Theyve enjoyed their gravy train for years. They wont go down without a fight.
Rotten bastards.
So, our ARs and AKs are safe from beat0?
We have that crap here in Louisiana. It never should have been allowed to take root.
Yea really.....Sounds like a complete no brainer on it’s face.
Only the IRS is entitled to take the property of citizens without due process, or even a suspicion of criminal behavior. The only crime that need be proven is that the property exists, and the IRS wont tolerate competition. As onerous as the police seizures are, they dont compare to the injustices inflicted by the federal government.
Attention red flag law states.
I’ve no problem with asset foreiture- since our Founders had no problem with it.
In certain circumstances- mostly smuggling.
But the abuse now is rampant.
Welcome to Sanders/Harris/o’rourke World. And, without a 2nd Amendment, how much worse does anyone think it could get?
‘...because the statutes
“(1) place the burden on the property owner to prove their innocence,
(2) unconstitutionally institutionally incentivizes forfeiture officials to prosecute forfeiture actions, and
(3) do not mandate judicial review or judicial authorization prior to or subsequent to the seizure.”
I might argue that the first two could apply to red flag laws.
This was always a BS policy/system paying police depts to steal from citizens.

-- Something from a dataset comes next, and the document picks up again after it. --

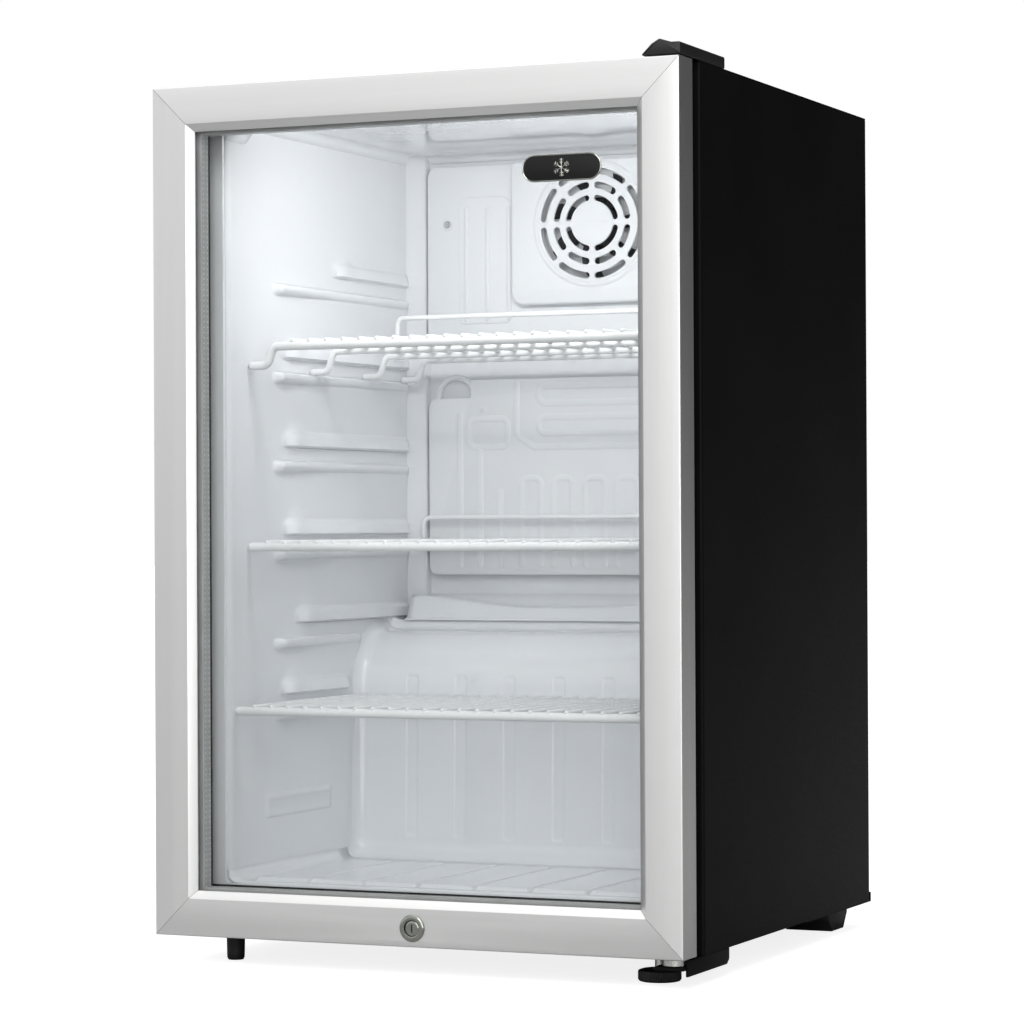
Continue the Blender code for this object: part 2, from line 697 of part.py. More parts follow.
def build_feet():
    leg = [(0, 0.0222), (0.0078, 0.0222), (0.0078, 0.0180), (0.0070, 0), (0, 0)]
    turned("front_leg_left", leg, (-0.179, 0.052, -FLOOR_GAP), UPRIGHT, "black_plastic", steps=20)
    axis = new_empty("foot_axis", (FOOT_X, FOOT_Y, -FLOOR_GAP), ORIGIN)
    foot = [
        (0, 0.0220), (0.0030, 0.0220), (0.0030, 0.0095), (0.0060, 0.0092), (0.0150, 0.0088),
        (0.0165, 0.0078), (0.0165, 0.0012), (0.0155, 0), (0, 0),
    ]
    turned("levelling_foot", foot, axis.location, UPRIGHT, "black_plastic", axis, 32)
    wedge = [
        (0.390, -0.0120), (0.400, -FLOOR_GAP), (0.430, -FLOOR_GAP), (0.440, -0.010),
        (0.440, -0.0023), (0.390, -0.0023),
    ]
    for name, side in (("left", -1), ("right", 1)):
        low, high = sorted((side * 0.162, side * 0.204))
        piece(f"rear_foot_{name}", prism([wedge], "X", low, high), "black_plastic")


def build_hinges():
    """Brackets, pins, washer and cover on the right-hand hinge line."""
    half = WIDTH / 2
    plate_bottom = CABINET_HEIGHT + GAP
    plate_top = plate_bottom + 0.0025
    plan = [(0.1960, 0.026), (0.2050, 0.008), (0.2205, 0.008), (0.2205, 0.092), (0.1960, 0.092)]
    bracket = piece("top_hinge_bracket", prism([plan], "Z", plate_bottom, plate_top), "black_steel")
    cut(bracket, rod((PIN_X, PIN_Y, plate_bottom - 0.005), "Z", 0.012, PIN_RADIUS + GAP))
    pin = [
        (0, 0.0020), (0.0055, 0.0020), (0.0055, GAP), (PIN_RADIUS, GAP), (PIN_RADIUS, -0.0150), (0, -0.0150),
    ]
    turned("top_hinge_pin", pin, (PIN_X, PIN_Y, plate_top), UPRIGHT, "zinc", steps=20)
    right = half - GAP
    cover_plan = [(0.1915, 0.022), (0.2030, 0.003), (right, 0.003), (right, 0.0985), (0.1915, 0.0985)]
    cover = piece("top_hinge_cover", prism([cover_plan], "Z", plate_bottom, 0.6812), "black_plastic")
    cut(cover, prism([offset_outline(cover_plan, -0.0014)], "Z", plate_bottom - 0.01, 0.6798))

    joggle = [
        (0.006, -0.0075), (0.040, -0.0075), (0.0425, -0.0028), (0.100, -0.0028), (0.100, -GAP),
        (0.0405, -GAP), (0.038, -0.0050), (0.006, -0.0050),
    ]
    lower = piece("bottom_hinge_bracket", prism([joggle], "X", 0.165, 0.2200), "black_steel")
    join(lower, box((0.2195, 0.012, -0.0125), (0.2215, 0.1005, -GAP)))
    cut(
        lower,
        box((0.150, 0, -0.02), (0.196, 0.036, 0.01)),
        rod((PIN_X, PIN_Y, -0.015), "Z", 0.03, PIN_RADIUS + GAP),
        rod((FOOT_X, FOOT_Y, -0.015), "Z", 0.03, 0.0034),
    )
    piece("bottom_hinge_pin", rod((PIN_X, PIN_Y, -0.0072), "Z", 0.0200, PIN_RADIUS), "zinc")
    washer = [(0.0038, 0.0052), (0.0098, 0.0052), (0.0098, 0), (0.0038, 0)]
    turned("bottom_hinge_washer", washer, (PIN_X, PIN_Y, -0.0047), UPRIGHT, "zinc", steps=24)

    strike_shape = [
        (0.0340, 0.0008), (0.0439, 0.0008), (0.0439, 0.0068), (0.0429, 0.0068), (0.0429, 0.0018),
        (0.0350, 0.0018), (0.0350, 0.0068), (0.0340, 0.0068),
    ]
    piece("lock_strike", prism([strike_shape], "X", LOCK_X - 0.009, LOCK_X + 0.009), "zinc")


def rail_profile():
    """Cross-section of the door extrusion as (inwards from the edge, back from the face)."""
    outer = [
        (0, 0), (RAIL_FACE, 0), (RAIL_LIP, 0.0050), (RAIL_LIP, 0.0060), (0.0270, 0.0060),
        (0.0270, RAIL_DEPTH), (0, RAIL_DEPTH),
    ]
    inner_wall = 0.0270 - RAIL_WALL
    hollow = [
        (RAIL_WALL, RAIL_WALL), (inner_wall, RAIL_WALL),
        (inner_wall, RAIL_DEPTH - RAIL_WALL), (RAIL_WALL, RAIL_DEPTH - RAIL_WALL),
    ]
    return outer, hollow


def mitre_cutter(side, edge, up):
    """Cuts a rail's or stile's corner at 45 degrees. up is 1 at the top, -1 at the bottom."""
    half = WIDTH / 2
    reach = 0.06
    clearance = GAP / 2
    rail = [(0.01, 0.01 + clearance), (-reach, -reach + clearance), (0.01, -reach + clearance)]
    stile = [(0.01, 0.01 - clearance), (-reach, -reach - clearance), (-reach, 0.01 - clearance)]
    return [
        prism([[(side * (half + x), edge + up * z) for x, z in corner]], "Y", -0.02, RAIL_DEPTH + 0.02)
        for corner in (rail, stile)
    ]


def build_door(axis):
    half = WIDTH / 2
    profile = rail_profile()
    rails = {}
    stiles = {}
    for name, edge, up in (("top", DOOR_TOP, 1), ("bottom", DOOR_BOTTOM, -1)):
        shape = [[(v, edge - up * u) for u, v in outline] for outline in profile]
        rails[up] = piece(f"door_rail_{name}", prism(shape, "X", -half, half), "aluminium", axis)
    for name, side in (("left", -1), ("right", 1)):
        shape = [[(side * (half - u), v) for u, v in outline] for outline in profile]
        length = prism(shape, "Z", DOOR_BOTTOM, DOOR_TOP)
        stiles[side] = piece(f"door_stile_{name}", length, "aluminium", axis)
    corners = {
        (side, up): mitre_cutter(side, DOOR_TOP if up > 0 else DOOR_BOTTOM, up)
        for side in (-1, 1) for up in (-1, 1)
    }
    hinge_holes = [
        rod((PIN_X, PIN_Y, edge - 0.015), "Z", 0.03, PIN_RADIUS + 0.001) for edge in (DOOR_BOTTOM, DOOR_TOP)
    ]
    lock_hole = rod((LOCK_X, -0.01, LOCK_Z), "Y", 0.06, 0.0085)
    cut(rails[1], corners[-1, 1][0], corners[1, 1][0])
    cut(rails[1], hinge_holes[1])
    cut(rails[-1], corners[-1, -1][0], corners[1, -1][0])
    cut(rails[-1], hinge_holes[0], lock_hole)
    cut(stiles[-1], corners[-1, 1][1], corners[-1, -1][1])
    cut(stiles[1], corners[1, 1][1], corners[1, -1][1])

    piece("glazing_seal", ring(0.0290, 0.0362, 0.0063, 0.0073), "rubber", axis)
    piece("outer_pane", pane(0.0076), "glass", axis)
    piece("pane_spacer", ring(0.0300, 0.0375, 0.0119, 0.0239), "spacer", axis)
    piece("inner_pane", pane(0.0242), "glass", axis)
    inner_frame = piece("door_inner_frame", ring(0.0030, 0.0370, 0.0286, 0.0330), "black_plastic", axis)
    cut(inner_frame, rod((LOCK_X, 0, LOCK_Z), "Y", 0.06, 0.0085))
    gasket_outline = rectangle(-half + 0.012, half - 0.012, 0.0250, DOOR_TOP - 0.010)
    gasket_hole = offset_outline(gasket_outline, -0.013)
    piece("door_gasket", prism([gasket_outline, gasket_hole], "Y", 0.0333, GASKET_BACK), "rubber", axis)

    badge_outline = rounded_rectangle(0.0929, 0.1579, 0.5795, 0.6005, 0.0104, 6)
    piece("door_badge", prism([badge_outline], "Y", 0.0060, 0.0073), "black_plastic", axis)

    body = [
        (0.0063, LOCK_PROUD), (0.0092, LOCK_PROUD), (0.0105, 0.0008), (0.0105, GAP), (0.0080, GAP),
        (0.0080, -0.0350), (0.0063, -0.0350),
    ]
    turned("lock_body", body, (LOCK_X, 0, LOCK_Z), FACING_FRONT, "chrome", axis, 24)


def ring(outer, inner, front, back):
    """A rectangular ring measured inwards from the door's edges."""
    half = WIDTH / 2
    outlines = [
        rectangle(inset - half, half - inset, DOOR_BOTTOM + inset, DOOR_TOP - inset)
        for inset in (outer, inner)
    ]
    return prism(outlines, "Y", front, back)


def pane(front):
    inset = 0.0275
    half = WIDTH / 2 - inset
    return box((-half, front, DOOR_BOTTOM + inset), (half, front + PANE, DOOR_TOP - inset))


def build_lock():
    axis = new_empty("lock_axis", (LOCK_X, 0, LOCK_Z), ORIGIN)
    barrel_profile = [
        (0, 0.0009), (0.0052, 0.0009), (0.0059, 0.0004), (0.0059, -0.0355), (0.0035, -0.0355),
        (0.0035, -0.0385), (0, -0.0385),
    ]
    barrel = turned("lock_barrel", barrel_profile, axis.location, FACING_FRONT, "chrome", axis, 20)
    cut(barrel, box((LOCK_X - 0.0006, -0.003, LOCK_Z - 0.0032), (LOCK_X + 0.0006, 0.004, LOCK_Z + 0.0032)))
    cam_outline = [(LOCK_X - 0.0130, LOCK_Z - 0.0040)] + arc(LOCK_X, LOCK_Z, 0.0058, -44, 44, 4)
    cam_outline += [(LOCK_X - 0.0130, LOCK_Z + 0.0040)]
    cam = piece("lock_cam", prism([cam_outline], "Y", 0.0360, 0.0380), "zinc", axis)
    cut(cam, rod((LOCK_X, 0.030, LOCK_Z), "Y", 0.015, 0.0038, 12))


def shelf_rack(node, cross_bars, count, wire_span, wire_z, rail):
    """A coated wire rack: cross bars, wires running front to back, and a raised rail."""
    axis = new_empty(f"{node}_slide", (0, wire_span[0], wire_z), ORIGIN)
    rack = piece(node, cross_bars[0], "white_wire", axis)
    wires = []
    for i in range(count):
        x = (i - (count - 1) / 2) * WIRE_PITCH
        wires.append(wire([(x, y, wire_z) for y in wire_span], 0.0018))
    if rail:
        rail_y, rail_half, rail_top = rail
        low = wire_z - 0.0035
        points = [(-rail_half, low), (-rail_half, rail_top), (rail_half, rail_top), (rail_half, low)]
        wires.append(wire([(x, rail_y, z) for x, z in points], 0.0018))
    join(rack, *cross_bars[1:], *wires)


def straight_bar(y, z, radius, resolution=0):
    return wire([(-SHELF_HALF, y, z), (SHELF_HALF, y, z)], radius, resolution)


def cranked_bar(y, z, foot_z, radius, resolution=0):
    """A bar whose ends step down to rest on the guides."""
    right = [(0.1605, z), (0.1660, foot_z), (SHELF_HALF, foot_z)]
    left = [(-x, height) for x, height in reversed(right)]
    return wire([(x, y, height) for x, height in left + right], radius, resolution)


def build_shelves():
    top_guide = GUIDE_TOP - GUIDE_PITCH
    thin = 0.0022
    thick = 0.0030
    bars = [cranked_bar(0.085, TOP_SHELF_Z, top_guide + thick + 0.0005, thick, 1)]
    bar_top = TOP_SHELF_Z + thick - thin
    bars += [cranked_bar(y, bar_top, top_guide + thin + 0.0005, thin) for y in (0.192, 0.291, 0.3675)]
    shelf_rack("top_shelf", bars, 20, (0.081, 0.3705), TOP_SHELF_Z + 0.0026, (0.291, 0.149, 0.5005))

    middle_guide = GUIDE_TOP - 3 * GUIDE_PITCH
    for node, guide, fronts, rail in (
        ("middle_shelf", middle_guide, (0.083, 0.185, 0.285, 0.386), (0.386, 0.1700, 0.3294)),
        ("bottom_shelf", GUIDE_LOWEST, (0.060, 0.158, 0.256), None),
    ):
        bar_z = guide + thin + 0.0005
        bars = [straight_bar(fronts[0], bar_z + thin - thick, thick, 1)]
        bars += [straight_bar(y, bar_z, thin) for y in fronts[1:]]
        shelf_rack(node, bars, 23, (fronts[0] - 0.004, fronts[-1] + 0.0035), bar_z + thin, rail)


clear_scene()
PARTS = new_collection("compact_glass_door_refrigerator")
CUTTERS = new_collection("cutters")
overall_depth = REAR_LIP + LOCK_PROUD
BOOLEANS = []
ORIGIN = new_empty("cabinet_frame", (0, LOCK_PROUD - overall_depth / 2, FLOOR_GAP))
door_axis = new_empty("door_axis", (PIN_X, PIN_Y, 0), ORIGIN)

build_shell()
build_foam_and_liner()
build_cooling()
build_controls()
build_compressor_bay()
build_feet()
build_hinges()
build_door(door_axis)
build_lock()
build_shelves()
add_booleans()
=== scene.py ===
import json
import math

import bmesh
import bpy
from mathutils import Matrix, Vector


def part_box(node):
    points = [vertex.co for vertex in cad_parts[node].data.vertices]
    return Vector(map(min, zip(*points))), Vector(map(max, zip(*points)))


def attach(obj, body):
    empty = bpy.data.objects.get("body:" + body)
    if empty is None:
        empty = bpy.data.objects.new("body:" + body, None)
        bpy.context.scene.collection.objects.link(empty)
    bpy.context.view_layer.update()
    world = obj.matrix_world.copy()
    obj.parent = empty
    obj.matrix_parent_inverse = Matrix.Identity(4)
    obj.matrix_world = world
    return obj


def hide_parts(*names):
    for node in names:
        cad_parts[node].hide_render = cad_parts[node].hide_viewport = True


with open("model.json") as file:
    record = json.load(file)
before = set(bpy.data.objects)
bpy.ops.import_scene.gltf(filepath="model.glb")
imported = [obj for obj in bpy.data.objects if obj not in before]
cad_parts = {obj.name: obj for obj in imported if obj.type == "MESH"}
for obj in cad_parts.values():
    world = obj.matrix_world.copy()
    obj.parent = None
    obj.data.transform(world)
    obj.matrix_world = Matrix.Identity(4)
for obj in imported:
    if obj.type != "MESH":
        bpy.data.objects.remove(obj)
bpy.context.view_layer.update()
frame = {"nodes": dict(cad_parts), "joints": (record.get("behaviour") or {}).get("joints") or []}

NODES = frame["nodes"]
JOINTS = {joint["name"]: joint for joint in frame["joints"]}
ORIGIN = Vector((0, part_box("door_rail_top")[0].y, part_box("left_side_panel")[0].z))


def near(node):
    """A CAD node's lowest corner in the cabinet frame."""
    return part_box(node)[0] - ORIGIN


def far(node):
    """A CAD node's highest corner in the cabinet frame."""
    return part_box(node)[1] - ORIGIN


def pivot(joint):
    return Vector(JOINTS[joint]["pos_m"]) - ORIGIN


# Cabinet, read from the frame
HALF = far("right_side_panel").x
CABINET_FRONT = near("right_side_panel").y
CABINET_BACK = far("right_side_panel").y
CABINET_TOP = far("top_panel").z
SHEET = 0.001
SIDE_FOLD = 0.020
REAR_FOLD = 0.012
FLOOR_Z = -ORIGIN.z

# Liner: the cavity is the liner's box less its own thickness
LINER = 0.002
CAVITY_HALF = 0.184
CAVITY_FLOOR = near("inner_liner").z + LINER
CAVITY_BACK = far("inner_liner").y - LINER
CEILING = far("inner_liner").z - LINER
OPENING_TOP = CEILING - 0.012
WALL_COVE = 0.010
HUMP_FRONT = 0.2745
HUMP_TOP = 0.232
HUMP_RADIUS = 0.045
HUMP_COVE = 0.016
LEDGE = 0.241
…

If anything the money should be used for anything BUT law enforcement.
Kind of the same logic about welfare...pay a man not to work they won’t. Pay a police dept to steal from citizens and they will.
Even in the case you say is ok, the police dept should not get the money. Maybe the general fund or something else, but you can’t pay the police to steal. It gives them too much incentive to lie and fabricate evidence to ensure they get their payday.
Well gee.
That’s really great of you.
Since nobody else minds it if there is a conviction first either. The whole reason for the conversation at all is because a conviction hasn’t been required for many decades.
Amazing. A judge figured this out...
Posted the Freeper in a forum that the left has called to criminalize.......
Why would you want to give any “public servant” the power to take everything away from you? Being Jewish was not a death sentence in Germany in the 1920s and yet by the 1930s the Nazis has begone to perform “civill asset forfeiture” and reducing Jews to poverty.